Deux experts de l'ONU sur les exécutions sommaires et la torture ont dénoncé vendredi des entraves à leur mission sur la situation des droits de l'homme en Gambie où, en dépit de promesses officielles, ils ont été empêchés de visiter des lieux de détention.

Christof Heyns, expert indépendant de l'ONU sur les exécutions extrajudiciaires, sommaires et arbitraires, et Juan Mendez, expert indépendant de l'ONU sur la torture, ont séjourné en Gambie de lundi à vendredi notamment pour «évaluer la situation» des droits de l'homme, à l'invitation du gouvernement, selon leur déclaration commune lue devant la presse à Banjul.

Ils devaient également «identifier les défis sur les questions de torture, traitements cruels, inhumains ou dégradants». Dans ce cadre, ils devaient avoir «accès à toutes les prisons, tous les centres de détention et tous les lieux d'interrogatoires» ainsi que des accès «confidentiels et sans surveillance» à différents interlocuteurs, y compris des détenus.

Mais leur mission a connu «de graves difficultés en matière d'accès sans conditions» à certains lieux et s'est déroulée «dans une très grande atmosphère d'inquiétude voire de peur, même pour ceux qui étaient à nos côtés», ont-ils expliqué.

Selon eux, les autorités leur ont refusé l'accès à certaines parties de la principale prison Mile Two.
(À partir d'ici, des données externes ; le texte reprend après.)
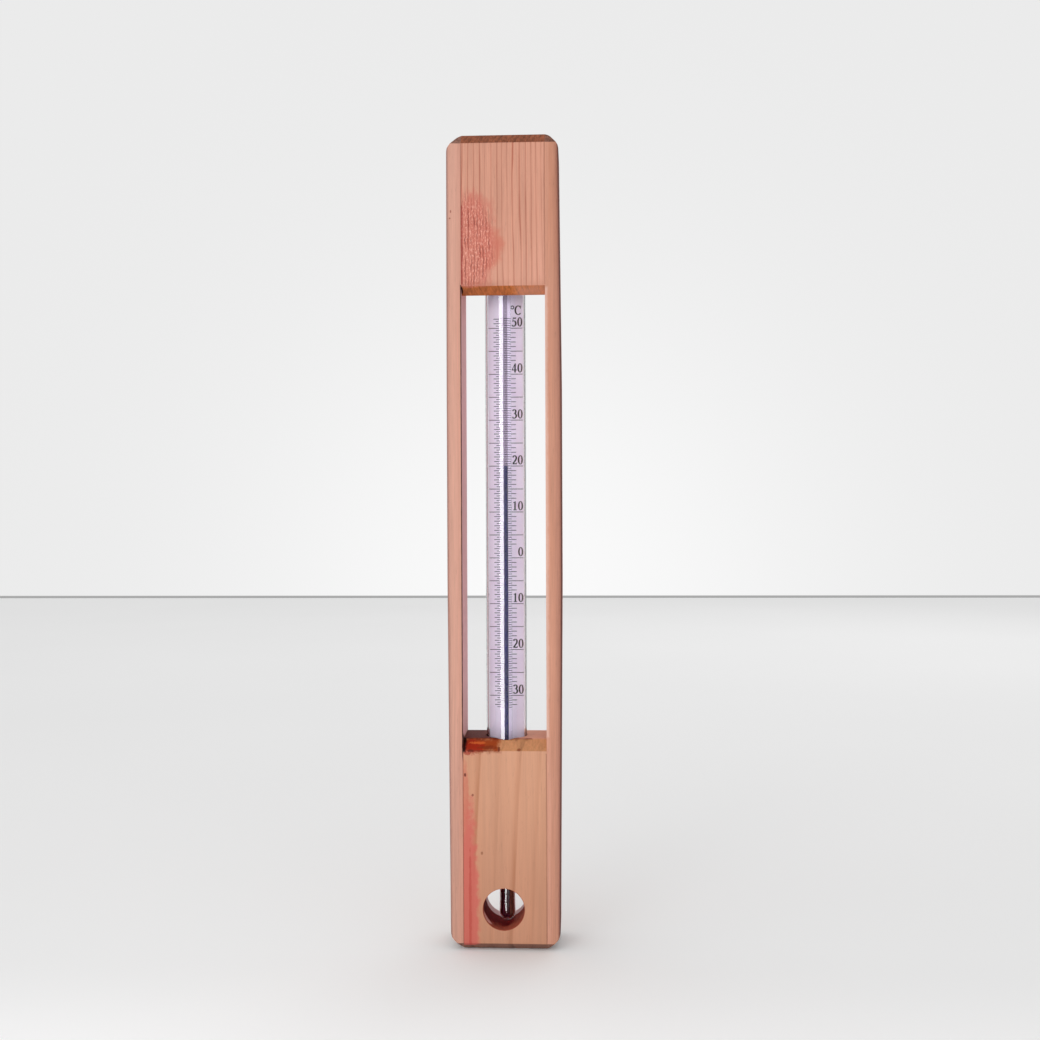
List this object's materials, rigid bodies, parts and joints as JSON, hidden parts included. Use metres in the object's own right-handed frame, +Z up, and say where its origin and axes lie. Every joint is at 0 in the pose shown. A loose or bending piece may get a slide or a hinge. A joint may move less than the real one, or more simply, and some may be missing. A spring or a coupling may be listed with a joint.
{
  "type": "beverage thermometer",
  "caption": "Tall wooden case with an open window that shows a glass thermometer, and a round hole across its bulb.",
  "frame": {"origin": "middle of the case's bottom end, halfway between its front and back faces", "axes": "+Z up along the glass tube, -Y out of the front where the scale is read, +X to the reader's right"},
  "size_m": [0.0408, 0.02, 0.29],
  "materials": {
    "rail_wood": "planed, oiled softwood",
    "block_wood": "planed, oiled softwood",
    "clear_glass": "clear, polished",
    "blue_spirit": "dyed liquid",
    "opal_glass": "opal, satin",
    "black_enamel": "fired enamel",
    "tie_wire": "drawn copper wire",
    "cork": "cork",
    "felt": "pressed felt"
  },
  "bodies": {
    "case": {"left_rail": "rail_wood", "right_rail": "rail_wood", "top_block": "block_wood", "bottom_block": "block_wood", "sheath": "clear_glass", "bulb": "clear_glass", "capillary": "clear_glass", "bulb_liquid": "blue_spirit", "liquid_column": "blue_spirit", "scale_plate": "opal_glass", "graduations": "black_enamel", "numerals": "black_enamel", "unit_mark": "black_enamel", "upper_tie": "tie_wire", "lower_tie": "tie_wire", "plate_saddle": "cork", "plate_plug": "cork", "top_pad": "felt", "shoulder_ring": "felt"},
    "liquid_head": {"meniscus": "blue_spirit"}
  },
  "joints": [
    {"name": "column_rise", "type": "slide", "parent": "case", "child": "liquid_head", "axis": [0, 0, 1], "range_m": [-0.08343, 0.05006], "deforming": ["liquid_column"]}
  ]
}
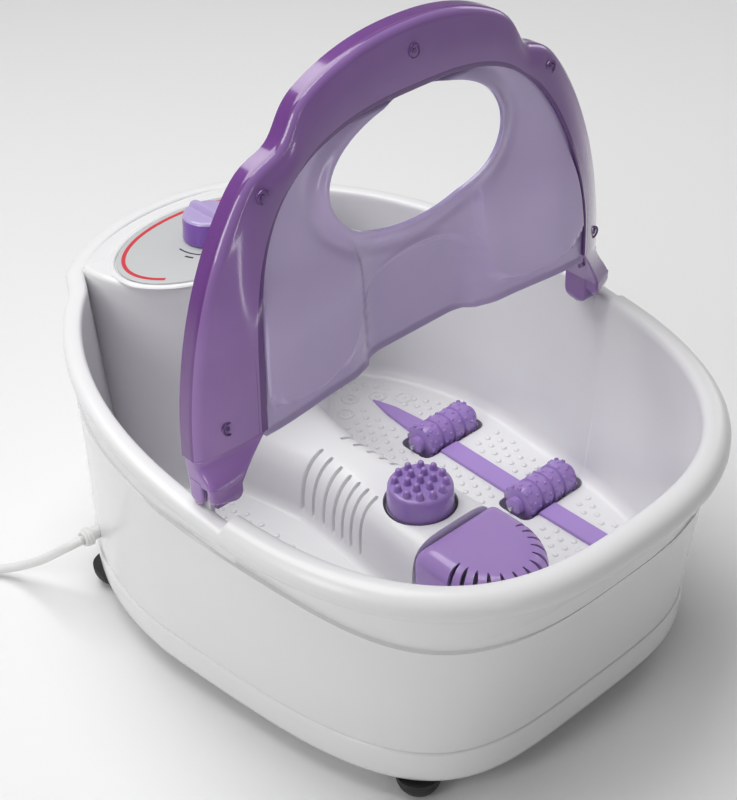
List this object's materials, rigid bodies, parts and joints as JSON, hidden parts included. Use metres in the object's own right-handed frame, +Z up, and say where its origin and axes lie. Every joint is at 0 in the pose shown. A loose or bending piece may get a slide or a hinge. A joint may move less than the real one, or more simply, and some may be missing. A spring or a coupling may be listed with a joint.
{
  "type": "foot spa basin",
  "caption": "Foot spa basin with a folding splash guard that is also its carrying handle, ribbed foot rollers, a nubbed massage head, a bubble cover and a turning control knob.",
  "frame": {"origin": "on the floor, under the middle of the basin's rim", "axes": "+Z up, -Y towards the heel end in front of the user, +Y towards the toe end with the control knob, +X to the user's right"},
  "size_m": [0.3561, 0.4254, 0.396],
  "materials": {
    "white_plastic": "gloss",
    "purple_plastic": "gloss",
    "clear_purple_plastic": "clear gloss",
    "clear_lavender_plastic": "clear gloss",
    "grey_label": "satin print",
    "black_rubber": "matt",
    "steel": "plain",
    "brass": "plain",
    "aluminium": "plain",
    "black_plastic": "matt",
    "circuit_board": "satin",
    "hose_rubber": "matt"
  },
  "bodies": {
    "base": {"tub": "white_plastic", "outer_housing": "white_plastic", "base_pan": "white_plastic", "power_cable": "white_plastic", "cable_strain_relief": "white_plastic", "rubber_foot_front_left": "black_rubber", "rubber_foot_front_right": "black_rubber", "rubber_foot_rear_left": "black_rubber", "rubber_foot_rear_right": "black_rubber", "base_screw_front_left": "steel", "base_screw_front_right": "steel", "base_screw_rear_left": "steel", "base_screw_rear_right": "steel", "control_label_plate": "grey_label", "roller_strip_left": "purple_plastic", "roller_strip_right": "purple_plastic", "roller_axle_rear_left": "steel", "roller_axle_rear_right": "steel", "roller_axle_front_left": "steel", "roller_axle_front_right": "steel", "rotary_switch": "black_plastic", "motor_mount": "black_plastic", "air_pump": "black_plastic", "thermal_cutout_left": "black_plastic", "thermal_cutout_right": "black_plastic", "control_board": "circuit_board", "head_post": "steel", "vibration_motor": "steel", "motor_clamp": "steel", "heater_plate_left": "aluminium", "heater_plate_right": "aluminium", "air_hose": "hose_rubber"},
    "guard": {"splash_panel": "clear_lavender_plastic", "handle_front_shell": "clear_purple_plastic", "handle_rear_shell": "clear_purple_plastic", "hinge_pin_left": "steel", "hinge_pin_right": "steel", "guard_screw_top": "steel", "guard_screw_upper_left": "steel", "guard_screw_upper_right": "steel", "guard_screw_lower_left": "steel", "guard_screw_lower_right": "steel"},
    "knob": {"control_knob": "purple_plastic", "switch_shaft": "brass"},
    "roller_rear_left": {"roller_rear_left": "purple_plastic"},
    "roller_rear_right": {"roller_rear_right": "purple_plastic"},
    "roller_front_left": {"roller_front_left": "purple_plastic"},
    "roller_front_right": {"roller_front_right": "purple_plastic"},
    "head": {"massage_head": "purple_plastic"},
    "cover": {"bubble_cover": "purple_plastic"},
    "rotor": {"motor_shaft": "steel", "eccentric_weight": "brass"}
  },
  "joints": [
    {"name": "guard_fold", "type": "hinge", "parent": "base", "child": "guard", "pos_m": [0, -0.036, 0.178], "axis": [-1, 0, 0], "range_deg": [0, 70]},
    {"name": "knob_turn", "type": "hinge", "parent": "base", "child": "knob", "pos_m": [0, 0.148, 0.1935], "axis": [0, 0, -1], "range_deg": [0, 270]},
    {"name": "roller_spin_rear_left", "type": "hinge", "parent": "base", "child": "roller_rear_left", "pos_m": [-0.098, 0.037, 0.0485], "axis": [1, 0, 0], "continuous": true},
    {"name": "roller_spin_rear_right", "type": "hinge", "parent": "base", "child": "roller_rear_right", "pos_m": [0.098, 0.037, 0.0485], "axis": [1, 0, 0], "continuous": true},
    {"name": "roller_spin_front_left", "type": "hinge", "parent": "base", "child": "roller_front_left", "pos_m": [-0.098, -0.053, 0.0485], "axis": [1, 0, 0], "continuous": true},
    {"name": "roller_spin_front_right", "type": "hinge", "parent": "base", "child": "roller_front_right", "pos_m": [0.098, -0.053, 0.0485], "axis": [1, 0, 0], "continuous": true},
    {"name": "head_lift", "type": "slide", "parent": "base", "child": "head", "axis": [0, 0, 1], "range_m": [0, 0.03]},
    {"name": "cover_lift", "type": "slide", "parent": "base", "child": "cover", "axis": [0, 0, 1], "range_m": [0, 0.03]},
    {"name": "motor_spin", "type": "hinge", "parent": "base", "child": "rotor", "pos_m": [0, 0.0385, 0.06], "axis": [0, 1, 0], "continuous": true}
  ]
}
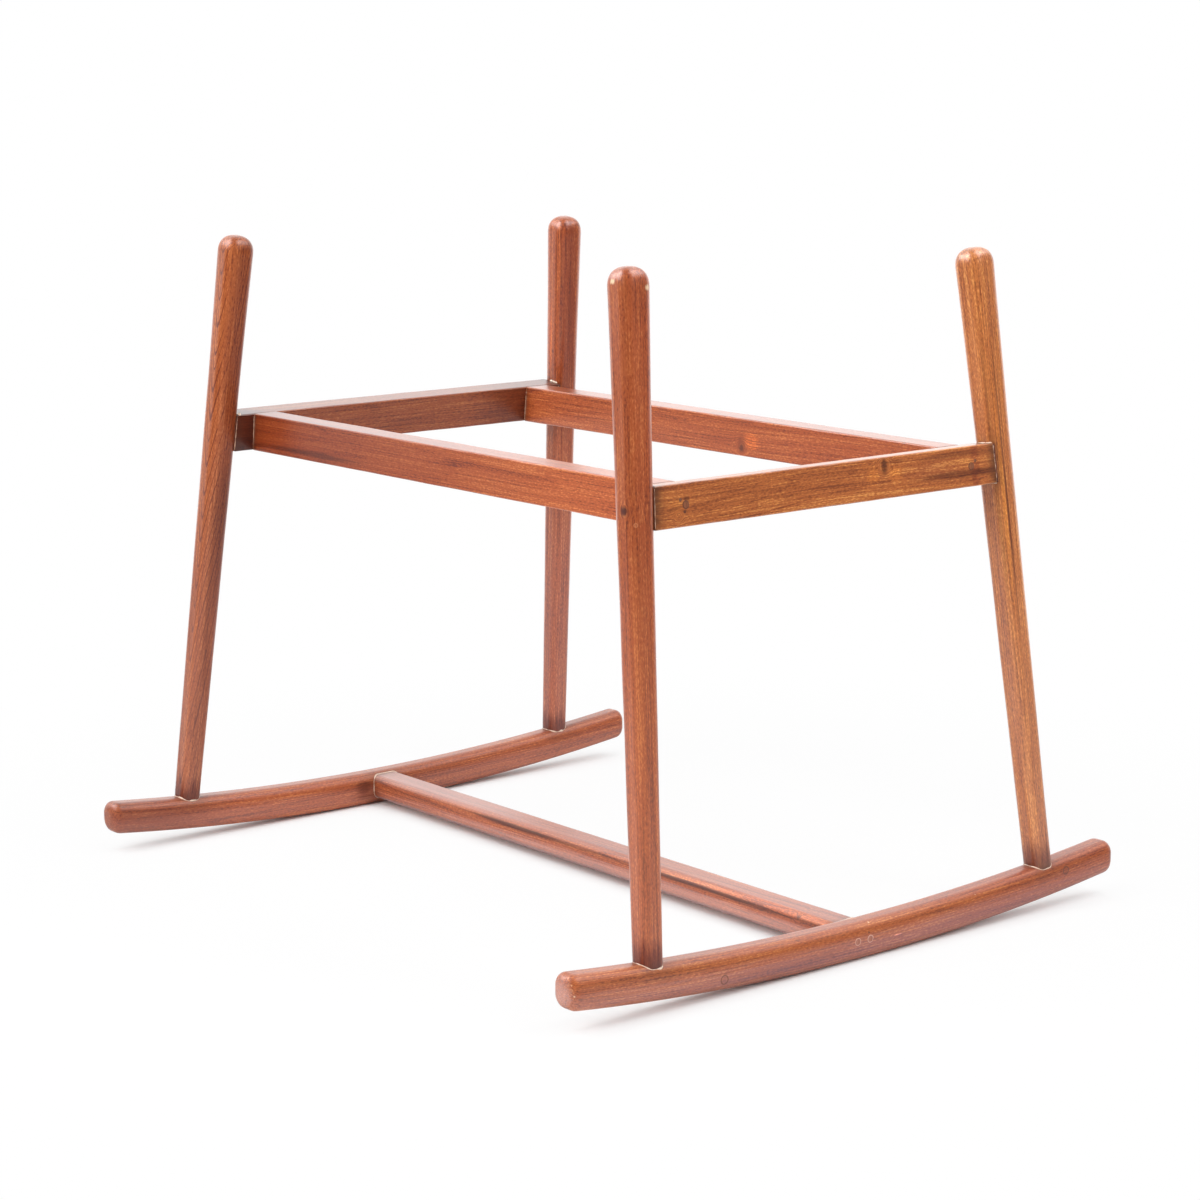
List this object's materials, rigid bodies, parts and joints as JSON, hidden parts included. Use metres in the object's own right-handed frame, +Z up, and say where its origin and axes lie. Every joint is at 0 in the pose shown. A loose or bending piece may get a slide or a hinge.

On leur a dit qu'ils n'étaient pas autorisés à visiter l'aile «haute sécurité», où sont détenus les prisonniers condamnés à de lourdes peines et ceux dans le couloir de la mort.

Face à cette interdiction d'accès, «on peut en conclure qu'il y a quelque chose de grave à cacher», ont-ils indiqué.

Ils ont dit avoir dû suspendre la visite de tous les lieux de détention, y compris dans des commissariats de police, et ne pas être en mesure d'évaluer de manière indépendante les conditions d'incarcération.

«Nombreux témoignages»

Cependant les experts ont pu rencontrer des personnes ayant été détenues dans ces lieux et ont «reçu de nombreux témoignages» sous couvert d'anonymat. Ceux-ci ont fait état notamment d'arrestations ou d'exécutions arbitraires - dont celle de neufs détenus en août 2012 ayant suscité un tollé mondial -, de disparitions forcées d'opposants, de journalistes, membres des forces de défense et de sécurité, défenseurs des droits de l'homme. Ces opérations impliquent des escadrons paramilitaires surnommés «les jongleurs».

Juan Mendez a précisé avoir découvert que la torture était une pratique courante des membres de l'Agence nationale du renseignement (NIA). «Parfois, ils utilisent des câbles électriques pour battre les victimes. Dans certains cas, ils les enterrent jusqu'au torse et les torturent pendant toute la durée de leur interrogatoire», a-t-il affirmé.

Les deux experts ont affirmé avoir pu rencontrer des représentants d'ONG locales, de l'ONU, des diplomates ainsi que des autorités politiques, judiciaires et militaires, dont la vice-présidente, mais n'ont pas été reçus par le président Yahya Jammeh.

Porté au pouvoir par un coup d'État en 1994, M. Jammeh dirige la Gambie d'une main de fer. Son régime est régulièrement accusé d'atteinte aux droits de l'homme et à la liberté d'expression par des défenseurs des droits de l'homme et de la presse.

Dans un communiqué diffusé par le Commissariat de l'ONU aux droits de l'homme (OHCHR), les deux experts affirment qu'en dépit des difficultés sur le terrain, ils ont bon espoir que les autorités respecteront leurs promesses de ne pas mener de représailles contre leurs interlocuteurs sur place.

Ils ont aussi réclamé des enquêtes sur des allégations de violations des droits de l'homme et les assassinats non élucidés, des poursuites contre les auteurs d'actes criminels et la fin de l'impunité.

«Nous allons continuer à collaborer avec le gouvernement et toutes les parties» concernées «avant de présenter nos rapports finaux» au Conseil de sécurité de l'ONU en mars et juin 2015, ont-ils dit.

De son côté, Amnesty International a fustigé les entraves à la mission des experts de l'ONU, estimant que «la Gambie a de nouveau démontré son mépris flagrant des droits de l'homme», dans un communiqué transmis à l'AFP à Dakar.